| RECORDED INFORMATION |
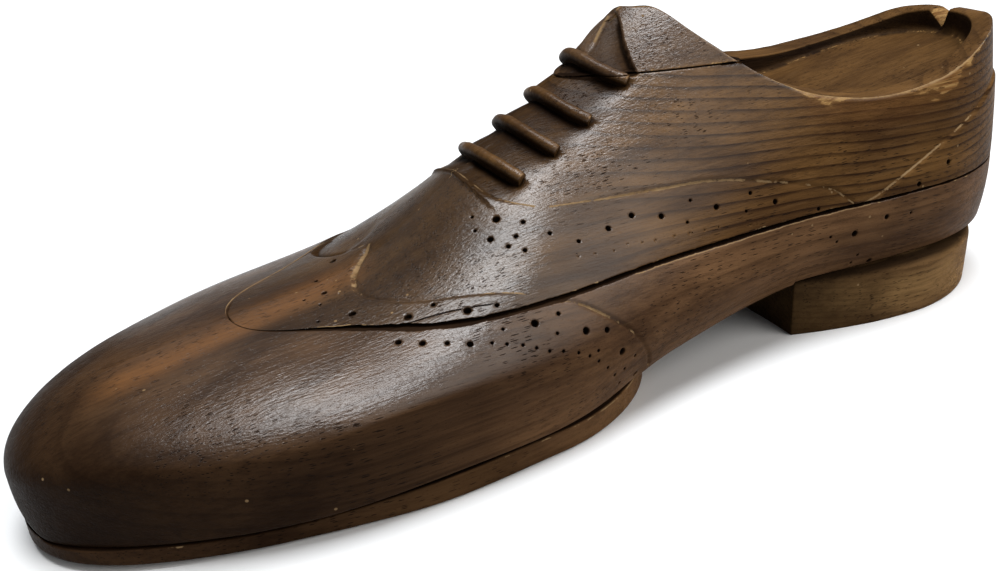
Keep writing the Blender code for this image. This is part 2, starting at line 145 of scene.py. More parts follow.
# Carved lines, as (x, tape)
WING_PEAK_TAPE = 5.8
WING_LINE = (
    (-54.2, 5.8), (-59.6, 0.6), (-63.6, -5.8), (-64.7, -10.2), (-64.4, -14.8),
    (-61.0, -21.2), (-54.3, -28.4), (-47.5, -33.2), (-38.0, -39.6), (-28.9, -46.8))
WING_LOW = ((-28.4, -48.2), (-22.8, -52.0), (-13.2, -61.6), (-5.2, -71.8), (-0.1, -82.0), (2.6, -91.0))
FACING_LINE = ((-30.3, 0.0), (-29.8, -7.7), (-28.1, -16.2), (-24.4, -22.4), (-18.8, -28.9))
QUARTER_LINE = (
    (-18.8, -28.9), (-2.2, -37.7), (18.9, -51.3), (41.3, -64.5), (55.4, -72.5),
    (65.6, -79.6), (72.4, -87.0))
COUNTER_X = (72.0, 78.9, 85.0, 92.0, 105.0, 116.6, 125.1, 136.0, 150.0)
COUNTER_Z = (38.3, 40.2, 42.8, 46.0, 52.0, 56.6, 60.4, 63.5, 64.5)
CRACK = ((-63.5, -31.4), (-53.3, -34.9), (-47.4, -37.6), (-38.6, -42.3))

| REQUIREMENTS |
Print the material once more, exactly.

| WRITTEN SOLUTION |
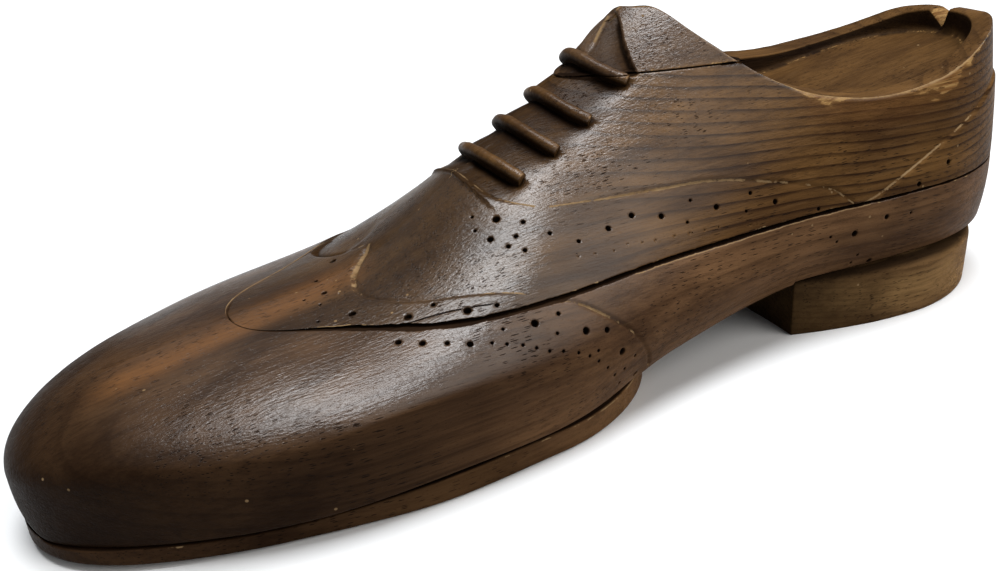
Keep writing the Blender code for this image. This is part 2, starting at line 145 of scene.py. More parts follow.
# Carved lines, as (x, tape)
WING_PEAK_TAPE = 5.8
WING_LINE = (
    (-54.2, 5.8), (-59.6, 0.6), (-63.6, -5.8), (-64.7, -10.2), (-64.4, -14.8),
    (-61.0, -21.2), (-54.3, -28.4), (-47.5, -33.2), (-38.0, -39.6), (-28.9, -46.8))
WING_LOW = ((-28.4, -48.2), (-22.8, -52.0), (-13.2, -61.6), (-5.2, -71.8), (-0.1, -82.0), (2.6, -91.0))
FACING_LINE = ((-30.3, 0.0), (-29.8, -7.7), (-28.1, -16.2), (-24.4, -22.4), (-18.8, -28.9))
QUARTER_LINE = (
    (-18.8, -28.9), (-2.2, -37.7), (18.9, -51.3), (41.3, -64.5), (55.4, -72.5),
    (65.6, -79.6), (72.4, -87.0))
COUNTER_X = (72.0, 78.9, 85.0, 92.0, 105.0, 116.6, 125.1, 136.0, 150.0)
COUNTER_Z = (38.3, 40.2, 42.8, 46.0, 52.0, 56.6, 60.4, 63.5, 64.5)
CRACK = ((-63.5, -31.4), (-53.3, -34.9), (-47.4, -37.6), (-38.6, -42.3))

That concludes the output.